2020 journal article

Incorporating Nearest-Neighbor Site Dependence into Protein Evolution Models

JOURNAL OF COMPUTATIONAL BIOLOGY, 27(3), 361–375.

By: G. Larson*, J. Thorne n & S. Schmidler*

author keywords: diffusion process; dynamic programming; evolution; phylogeny; protein structure
MeSH headings : Computational Biology / methods; Evolution, Molecular; Models, Statistical; Proteins / chemistry; Proteins / metabolism; Sequence Alignment; Sequence Analysis, Protein; Structural Homology, Protein
TL;DR: This work develops a simple model of site-dependent sequence evolution, which is used to demonstrate the bias resulting from the application of standard site-independent sequence evolution models and yields a significant reduction of bias in estimated evolutionary distances. (via Semantic Scholar)
UN Sustainable Development Goal Categories
15. Life on Land (Web of Science)
Source: Web Of Science
Added: April 20, 2020

Evolutionary models of proteins are widely used for statistical sequence alignment and inference of homology and phylogeny.

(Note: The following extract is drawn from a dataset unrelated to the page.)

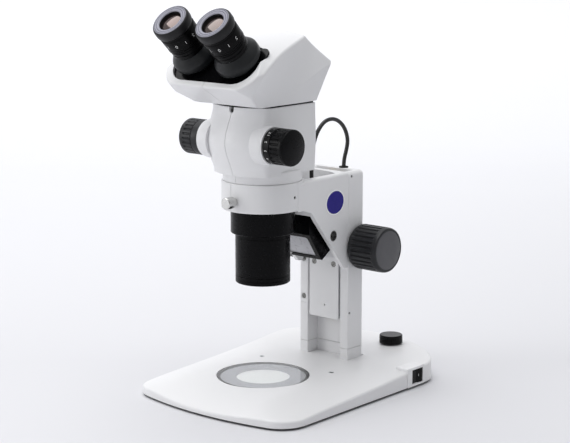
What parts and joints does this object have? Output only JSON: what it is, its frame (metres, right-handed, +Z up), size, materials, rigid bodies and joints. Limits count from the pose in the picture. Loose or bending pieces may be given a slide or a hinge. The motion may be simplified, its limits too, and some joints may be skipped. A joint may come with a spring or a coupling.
{
  "type": "stereo microscope",
  "caption": "Binocular stereo zoom microscope with a sloping head and side zoom knobs, held by a rack-and-pinion focusing arm on a column stand with a lit glass stage plate.",
  "frame": {"origin": "on the bench, under the centre of the bounding box", "axes": "+X to the user's right, +Y away from the user, +Z up"},
  "size_m": [0.2204, 0.3345, 0.42],
  "materials": {
    "white_enamel": "satin white enamel on a die casting",
    "dark_steel_plate": "matte dark powder coat",
    "foot_rubber": "matte black",
    "eyecup_rubber": "soft matte grey-black",
    "black_anodised": "satin black anodised",
    "black_gloss": "semi-gloss black",
    "black_plastic": "fine-grained black",
    "white_plastic": "smooth white",
    "dark_knob": "ribbed dark grey",
    "grey_mask": "light grey",
    "milky_diffuser": "milky white",
    "stage_glass": "clear, polished edge",
    "optical_glass": "coated, green and pink sheen",
    "circuit_board": "green solder mask",
    "machined_steel": "fine turned",
    "bright_screw": "bright nickel",
    "machined_brass": "machined",
    "bare_aluminium": "fine machined",
    "blue_badge": "plain blue, glossy",
    "cable_jacket": "smooth black",
    "lamp_black": "satin black"
  },
  "bodies": {
    "stand": {"base_shell": "white_enamel", "base_bottom_plate": "dark_steel_plate", "rubber_feet": "foot_rubber", "light_mask_ring": "grey_mask", "light_diffuser": "milky_diffuser", "base_led_board": "circuit_board", "clip_sockets": "machined_steel", "switch_housing": "white_plastic", "control_board": "circuit_board", "power_inlet": "black_plastic", "column_foot": "white_enamel", "column_housing": "white_enamel", "column_rear_cover": "white_enamel", "cable_grommet": "foot_rubber", "guide_rails": "machined_steel", "column_screws": "bright_screw", "focus_bushes": "machined_brass"},
    "stage_plate": {"stage_plate": "stage_glass"},
    "power_rocker": {"power_rocker": "black_gloss"},
    "brightness_knob": {"brightness_knob": "black_gloss"},
    "arm": {"arm_casting": "white_enamel", "ring_holder": "white_enamel", "slide_plate": "white_enamel", "focus_rack": "machined_brass", "arm_screws": "bright_screw", "arm_badge": "blue_badge", "lamp_housing": "lamp_black", "lamp_window": "stage_glass", "lamp_clip": "bright_screw", "lamp_cable": "cable_jacket"},
    "focus_drive": {"focus_shaft": "machined_steel", "focus_knob_left": "dark_knob", "focus_knob_right": "dark_knob"},
    "ring_clamp": {"ring_clamp_knob": "bright_screw"},
    "microscope": {"mount_sleeve": "black_anodised", "objective_barrel": "black_anodised", "objective_lens": "optical_glass", "zoom_body_left": "white_enamel", "zoom_body_right": "white_enamel", "body_screw": "bright_screw", "zoom_guide_rods": "machined_steel", "head_joint_ring": "black_anodised", "head_left_shell": "white_enamel", "head_right_shell": "white_enamel", "front_panel": "black_gloss", "prism_blocks": "optical_glass"},
    "zoom_drive": {"zoom_shaft": "machined_steel", "zoom_knob_left": "dark_knob", "zoom_knob_right": "black_plastic"},
    "zoom_carriage": {"zoom_carriage": "bare_aluminium"},
    "tube_right": {"tube_right": "black_anodised", "eyepiece_barrel_right": "black_anodised", "eye_lens_right": "optical_glass"},
    "tube_left": {"tube_left": "black_anodised", "eyepiece_barrel_left": "black_anodised", "eye_lens_left": "optical_glass"},
    "diopter_right": {"diopter_ring_right": "black_anodised", "eyecup_right": "eyecup_rubber"},
    "diopter_left": {"diopter_ring_left": "black_anodised", "eyecup_left": "eyecup_rubber"}
  },
  "joints": [
    {"name": "stage_plate_lift", "type": "slide", "parent": "stand", "child": "stage_plate", "axis": [0, 0, 1], "range_m": [0, 0.03]},
    {"name": "power_rocker_tilt", "type": "hinge", "parent": "stand", "child": "power_rocker", "pos_m": [0.1024, 0.0858, 0.013], "axis": [0, 0, 1], "range_deg": [0, 14]},
    {"name": "brightness_turn", "type": "hinge", "parent": "stand", "child": "brightness_knob", "pos_m": [0.033, 0.1395, 0.03], "axis": [0, 0, 1], "range_deg": [-140, 140]},
    {"name": "focus_slide", "type": "slide", "parent": "stand", "child": "arm", "axis": [0, 0, 1], "range_m": [-0.04, 0.08], "deforming": ["lamp_cable"]},
    {"name": "focus_turn", "type": "hinge", "parent": "stand", "child": "focus_drive", "pos_m": [0, 0.077, 0.1495], "axis": [1, 0, 0], "range_deg": [-820, 411]},
    {"name": "ring_clamp_turn", "type": "hinge", "parent": "arm", "child": "ring_clamp", "pos_m": [0, -0.0895, 0.217], "axis": [0, -1, 0], "range_deg": [0, 360]},
    {"name": "microscope_swivel", "type": "hinge", "parent": "arm", "child": "microscope", "pos_m": [0, -0.0445, 0.236], "axis": [0, 0, 1], "range_deg": [-90, 90]},
    {"name": "zoom_turn", "type": "hinge", "parent": "microscope", "child": "zoom_drive", "pos_m": [0, -0.0785, 0.279], "axis": [1, 0, 0], "range_deg": [-100, 100]},
    {"name": "zoom_carriage_slide", "type": "slide", "parent": "microscope", "child": "zoom_carriage", "axis": [0, 0, 1], "range_m": [-0.0084, 0.0084]},
    {"name": "eye_distance_right", "type": "slide", "parent": "microscope", "child": "tube_right", "axis": [1, 0, 0], "range_m": [-0.0043, 0.0065]},
    {"name": "eye_distance_left", "type": "slide", "parent": "microscope", "child": "tube_left", "axis": [1, 0, 0], "range_m": [-0.0065, 0.0043]},
    {"name": "diopter_right_turn", "type": "hinge", "parent": "tube_right", "child": "diopter_right", "pos_m": [0.029, -0.13676, 0.39211], "axis": [0, -0.7071, 0.7071], "range_deg": [-135, 135]},
    {"name": "diopter_left_turn", "type": "hinge", "parent": "tube_left", "child": "diopter_left", "pos_m": [-0.029, -0.13676, 0.39211], "axis": [0, -0.7071, 0.7071], "range_deg": [-135, 135]}
  ],
  "couplings": [
    {"joint": "focus_turn", "follows": "focus_slide", "rad_per_m": -178.57},
    {"joint": "zoom_carriage_slide", "follows": "zoom_turn", "m_per_rad": 0.0048},
    {"joint": "eye_distance_left", "follows": "eye_distance_right", "ratio": -1}
  ]
}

However, the vast majority of these models rely on an unrealistic assumption of independent evolution between sites. Here we focus on the related problem of protein structure alignment, a classic tool of computational biology that is widely used to identify structural and functional similarity and to infer homology among proteins. A site-independent statistical model for protein structural evolution has previously been introduced and shown to significantly improve alignments and phylogenetic inferences compared with approaches that utilize only amino acid sequence information. Here we extend this model to account for correlated evolutionary drift among neighboring amino acid positions. The result is a spatiotemporal model of protein structure evolution, described by a multivariate diffusion process convolved with a spatial birth-death process. This extended site-dependent model (SDM) comes with little additional computational cost or analytical complexity compared with the site-independent model (SIM). We demonstrate that this SDM yields a significant reduction of bias in estimated evolutionary distances and helps further improve phylogenetic tree reconstruction. We also develop a simple model of site-dependent sequence evolution, which we use to demonstrate the bias resulting from the application of standard site-independent sequence evolution models.